I loved the explanation of the gifts: They were the perfect gifts for a king who was also a priest who had come to die.
Michael Card also emphasized that the Gospels are not biographies, but testimonies:
At the opening of Matthew 2 we experience a gap of some two and a half years. Now at the end of that chapter, we enter into a significantly longer "dark" period in the life of Jesus, lasting some thirty years. Except for one small window in the book of Luke when Jesus was twelve years old, the entire space of his growing -up years is left untouched in the Gospels. If they were meant simply to be biographies, this would be a serious failure. But the Gospels aren't meant to be biographies; they are testimonies, perfect testimonies.
This ... comforted me.
In Micheal Card's commentary on the Gospel of Mark, he repeatedly emphasized that Mark was the briefest of the Gospel writers and so every word mattered. He repeatedly emphasized the need to listen closely to Mark's testimony about Jesus, to hear the Word of God. Already, in Michael Card's commentary on the Gospel of Matthew, he emphasizes the need to listen to the testimony being given about Jesus. Even though Mark's Gospel is short and Matthew's is long, what matters most is that both are the perfect testimony of Jesus Christ, for the first recipients of the letter all the way down to the last recipient of that testimony before Jesus' return.
Hear the Word.
The perfect Word.
Selah.
I'm still trying to wrap my mind around the greater depth of history I've just been given. Such a narrow view I've had of the setting of when Jesus stepping into our time. I mean ... Cleopatra??? Julius, Mark Antony, Cleopatra, Octavian ... Jesus birth came after the tumultuous birthing pains of the Roman Empire and before that empire would forever change Judaism with the destruction of the temple and the shift away from a sacrificial lifestyle and worship.

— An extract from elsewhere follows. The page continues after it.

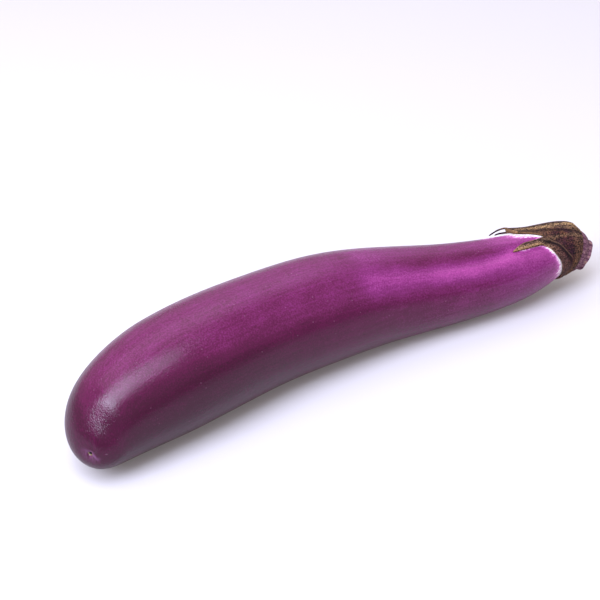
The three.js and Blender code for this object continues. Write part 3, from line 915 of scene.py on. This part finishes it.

I mean, I remember that Paul was a Roman, but I think of that as an aside, rather than of great importance given the historical events swirling through the last BC century and the first AD century. So many factions of Judaism. So many political machinations. So many common folk caught between a rock and a hard place, between the haves and the haves nots, both politically and religiously. For me, learning the history of the story of the Gospels has greatly helped me to understand ever so much more of the why of the words and actions of the lay folk and the leaders woven into the Gospel testimony. And underscore more the wisdom and discernment of Jesus as He weighed and measured the words He spoke and the Word He gave to the world ... to me.
Reading these commentaries, I've been caddywhompus, discombobulated, and stunned. I've also been shown Jesus come for man, not man being here for Jesus. The whole experience has been mind boggling, earth-shattering, and altogether life changing.
Michael Card ends his commentary on chapter two:
As the first hearers of Matthew's Gospel sat listening in the synagogue, once again the theme has been touched upon that the Gentiles have a stake in the ministry of Jesus from the very beginning. The magi, who had come so far risking their very lives, are the first to recognize the dignity of Jesus and to offer him worship. Though the priests and experts in the Law know the facts about where the Messiah would be born, they missed out on the reality of who he was. Matthew's first hearers are being encouraged not to miss out on who Jesus is, even though they, as Jews, know all the facts as well.
I would extrapolate that further to posit that, today, even though we know all the facts about the Messiah, we, too, are encouraged not to miss out on who Jesus is.
A bit ... disappointed about the number of magi, I went to look up the lyrics of one of my very most favorite carols. What surprised me was all the lyrics I've never seen due to the truncation that is so common these days. As it turns out, the carol is more awesome than I thought, given what I've learned in Michael Card's commentary of the second chapter of Matthew:
Bearing gifts we traverse afar
Field and fountain, moor and mountain
Following yonder star
O Star of wonder, star of night
Star with royal beauty bright
Westward leading, still proceeding
Guide us to thy Perfect Light
Born a King on Bethlehem's plain
Gold I bring to crown Him again
King forever, ceasing never
Over us all to reign
O Star of wonder, star of night
Star with royal beauty bright
Westward leading, still proceeding
Guide us to Thy perfect light
Frankincense to offer have I
Incense owns a Deity nigh
Prayer and praising, all men raising
Worship Him, God most high
O Star of wonder, star of night
Star with royal beauty bright
Westward leading, still proceeding
Guide us to Thy perfect light
Myrrh is mine, its bitter perfume
Breathes of life of gathering gloom
Sorrowing, sighing, bleeding, dying
Sealed in the stone-cold tomb
O Star of wonder, star of night
Star with royal beauty bright
Westward leading, still proceeding
Guide us to Thy perfect light
Glorious now behold Him arise
King and God and Sacrifice
Alleluia, Alleluia
Earth to heav'n replies
O Star of wonder, star of night
Star with royal beauty bright
Westward leading, still proceeding
Guide us to Thy perfect light
3 comments:
We can rewrite the first line:
We the Kings of Orient are.
Did Michael Card mention their origin?
I like that rewrite, Becky!!
Scripture tells us that the magi came from the East. Michael Card commented that they were most likely from Persia.